-- BEGIN DATA RECORDS --

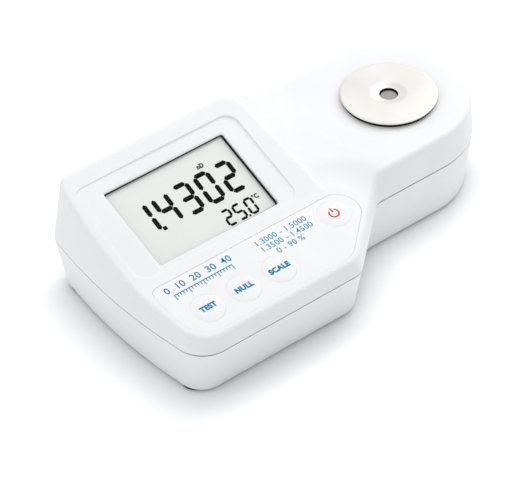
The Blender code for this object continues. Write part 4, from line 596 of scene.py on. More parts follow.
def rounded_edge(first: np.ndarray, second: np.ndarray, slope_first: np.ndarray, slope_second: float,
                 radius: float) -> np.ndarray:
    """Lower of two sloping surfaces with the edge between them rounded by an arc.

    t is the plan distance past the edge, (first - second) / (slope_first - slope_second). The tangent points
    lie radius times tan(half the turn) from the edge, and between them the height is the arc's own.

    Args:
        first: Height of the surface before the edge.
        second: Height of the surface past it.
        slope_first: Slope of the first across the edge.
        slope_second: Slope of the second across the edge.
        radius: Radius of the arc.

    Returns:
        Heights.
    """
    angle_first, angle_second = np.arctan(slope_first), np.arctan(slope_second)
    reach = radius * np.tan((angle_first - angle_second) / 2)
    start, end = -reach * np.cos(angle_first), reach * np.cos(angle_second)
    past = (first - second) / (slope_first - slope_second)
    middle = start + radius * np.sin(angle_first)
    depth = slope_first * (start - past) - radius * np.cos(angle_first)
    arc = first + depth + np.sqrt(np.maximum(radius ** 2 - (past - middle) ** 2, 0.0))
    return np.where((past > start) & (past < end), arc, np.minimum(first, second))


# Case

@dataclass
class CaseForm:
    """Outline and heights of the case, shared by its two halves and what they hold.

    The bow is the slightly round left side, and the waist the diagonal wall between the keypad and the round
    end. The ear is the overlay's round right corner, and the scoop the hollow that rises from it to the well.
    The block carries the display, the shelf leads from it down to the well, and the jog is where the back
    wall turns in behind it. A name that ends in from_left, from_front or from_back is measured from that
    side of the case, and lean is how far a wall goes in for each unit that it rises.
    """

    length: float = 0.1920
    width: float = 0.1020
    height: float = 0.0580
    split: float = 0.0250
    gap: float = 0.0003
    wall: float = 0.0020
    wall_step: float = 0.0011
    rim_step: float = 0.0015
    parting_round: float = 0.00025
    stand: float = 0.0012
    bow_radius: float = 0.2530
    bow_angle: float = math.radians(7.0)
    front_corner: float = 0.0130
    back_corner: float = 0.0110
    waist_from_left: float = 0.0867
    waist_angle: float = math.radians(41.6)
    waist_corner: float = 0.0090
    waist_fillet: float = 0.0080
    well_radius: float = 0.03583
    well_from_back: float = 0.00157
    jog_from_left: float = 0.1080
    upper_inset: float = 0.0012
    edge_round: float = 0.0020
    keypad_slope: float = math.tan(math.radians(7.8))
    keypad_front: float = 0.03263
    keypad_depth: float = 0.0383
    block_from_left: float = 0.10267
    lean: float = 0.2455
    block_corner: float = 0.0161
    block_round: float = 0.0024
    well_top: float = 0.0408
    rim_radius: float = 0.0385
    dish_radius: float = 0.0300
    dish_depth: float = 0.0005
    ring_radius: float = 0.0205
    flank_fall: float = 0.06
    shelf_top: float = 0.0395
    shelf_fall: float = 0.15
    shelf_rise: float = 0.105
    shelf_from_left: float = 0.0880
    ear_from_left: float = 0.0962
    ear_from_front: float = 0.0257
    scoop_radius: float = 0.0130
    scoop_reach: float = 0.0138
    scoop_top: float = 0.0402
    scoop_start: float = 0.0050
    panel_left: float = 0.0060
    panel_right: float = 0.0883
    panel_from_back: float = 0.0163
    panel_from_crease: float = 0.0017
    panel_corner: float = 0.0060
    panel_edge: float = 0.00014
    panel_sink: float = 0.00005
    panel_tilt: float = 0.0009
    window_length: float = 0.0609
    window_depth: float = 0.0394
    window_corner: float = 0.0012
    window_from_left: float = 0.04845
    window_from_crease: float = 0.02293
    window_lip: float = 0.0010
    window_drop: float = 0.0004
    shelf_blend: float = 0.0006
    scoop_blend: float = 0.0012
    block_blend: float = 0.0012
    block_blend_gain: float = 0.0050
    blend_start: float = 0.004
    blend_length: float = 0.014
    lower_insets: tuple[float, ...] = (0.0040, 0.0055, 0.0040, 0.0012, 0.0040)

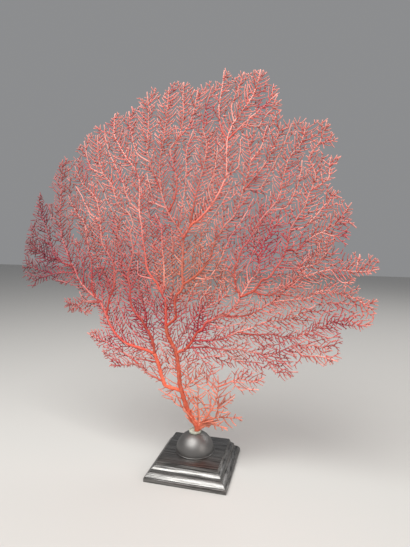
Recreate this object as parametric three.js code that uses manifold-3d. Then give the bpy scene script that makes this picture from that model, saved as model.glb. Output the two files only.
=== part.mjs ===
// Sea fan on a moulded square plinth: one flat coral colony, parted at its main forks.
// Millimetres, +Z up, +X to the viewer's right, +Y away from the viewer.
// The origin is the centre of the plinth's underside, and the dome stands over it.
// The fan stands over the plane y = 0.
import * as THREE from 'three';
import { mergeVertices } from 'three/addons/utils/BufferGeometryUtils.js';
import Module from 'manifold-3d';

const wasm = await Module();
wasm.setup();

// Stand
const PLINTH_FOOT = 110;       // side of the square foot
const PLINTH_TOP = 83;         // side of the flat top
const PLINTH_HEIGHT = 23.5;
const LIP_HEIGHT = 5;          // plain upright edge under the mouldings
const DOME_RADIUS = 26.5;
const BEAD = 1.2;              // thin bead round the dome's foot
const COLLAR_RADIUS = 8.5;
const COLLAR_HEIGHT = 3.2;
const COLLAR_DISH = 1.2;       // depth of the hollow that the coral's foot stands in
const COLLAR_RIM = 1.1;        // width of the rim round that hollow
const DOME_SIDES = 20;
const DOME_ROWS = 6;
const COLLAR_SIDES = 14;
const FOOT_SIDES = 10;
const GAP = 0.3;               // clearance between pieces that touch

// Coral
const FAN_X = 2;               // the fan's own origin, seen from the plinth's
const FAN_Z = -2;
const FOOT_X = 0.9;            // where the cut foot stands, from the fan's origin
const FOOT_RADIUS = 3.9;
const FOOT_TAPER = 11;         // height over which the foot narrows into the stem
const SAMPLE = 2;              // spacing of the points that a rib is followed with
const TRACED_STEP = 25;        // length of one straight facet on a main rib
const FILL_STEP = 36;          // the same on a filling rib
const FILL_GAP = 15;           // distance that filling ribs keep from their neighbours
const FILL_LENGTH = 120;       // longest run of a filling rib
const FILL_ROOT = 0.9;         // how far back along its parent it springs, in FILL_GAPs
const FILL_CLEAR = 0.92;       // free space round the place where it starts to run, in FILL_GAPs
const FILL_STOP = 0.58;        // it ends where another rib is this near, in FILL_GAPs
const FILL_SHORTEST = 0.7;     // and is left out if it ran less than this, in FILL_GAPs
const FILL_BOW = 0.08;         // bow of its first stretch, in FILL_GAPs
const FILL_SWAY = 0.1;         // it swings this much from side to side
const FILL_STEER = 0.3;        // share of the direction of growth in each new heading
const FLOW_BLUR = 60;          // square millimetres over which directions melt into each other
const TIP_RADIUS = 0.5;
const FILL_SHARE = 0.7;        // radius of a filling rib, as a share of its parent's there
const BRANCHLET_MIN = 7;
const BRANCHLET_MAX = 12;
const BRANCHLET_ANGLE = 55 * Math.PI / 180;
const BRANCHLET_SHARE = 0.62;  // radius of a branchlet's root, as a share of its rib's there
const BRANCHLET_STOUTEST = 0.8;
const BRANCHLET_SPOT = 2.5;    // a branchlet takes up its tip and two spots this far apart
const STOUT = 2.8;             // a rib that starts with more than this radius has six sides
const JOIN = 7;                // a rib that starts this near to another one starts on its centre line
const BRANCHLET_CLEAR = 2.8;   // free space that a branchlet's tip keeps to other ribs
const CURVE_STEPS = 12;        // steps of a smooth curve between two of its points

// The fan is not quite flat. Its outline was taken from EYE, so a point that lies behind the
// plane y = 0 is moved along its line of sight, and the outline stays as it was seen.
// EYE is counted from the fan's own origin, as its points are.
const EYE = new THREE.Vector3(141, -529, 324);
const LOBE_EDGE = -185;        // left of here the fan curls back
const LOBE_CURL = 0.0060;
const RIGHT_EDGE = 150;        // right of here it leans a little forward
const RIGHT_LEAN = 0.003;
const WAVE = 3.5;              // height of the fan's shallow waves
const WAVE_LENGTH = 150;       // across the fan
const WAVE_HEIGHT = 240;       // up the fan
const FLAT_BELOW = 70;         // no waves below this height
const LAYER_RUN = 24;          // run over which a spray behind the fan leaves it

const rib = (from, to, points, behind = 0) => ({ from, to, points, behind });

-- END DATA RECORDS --

→ **AIM OF THE TASK**: Beginning with the line that contains "Recreate this object" and ending with the line that contains "wasm.setup();", repeat exactly those lines and no others.

→ **WRITTEN RESPONSE**:
Recreate this object as parametric three.js code that uses manifold-3d. Then give the bpy scene script that makes this picture from that model, saved as model.glb. Output the two files only.
=== part.mjs ===
// Sea fan on a moulded square plinth: one flat coral colony, parted at its main forks.
// Millimetres, +Z up, +X to the viewer's right, +Y away from the viewer.
// The origin is the centre of the plinth's underside, and the dome stands over it.
// The fan stands over the plane y = 0.
import * as THREE from 'three';
import { mergeVertices } from 'three/addons/utils/BufferGeometryUtils.js';
import Module from 'manifold-3d';

const wasm = await Module();
wasm.setup();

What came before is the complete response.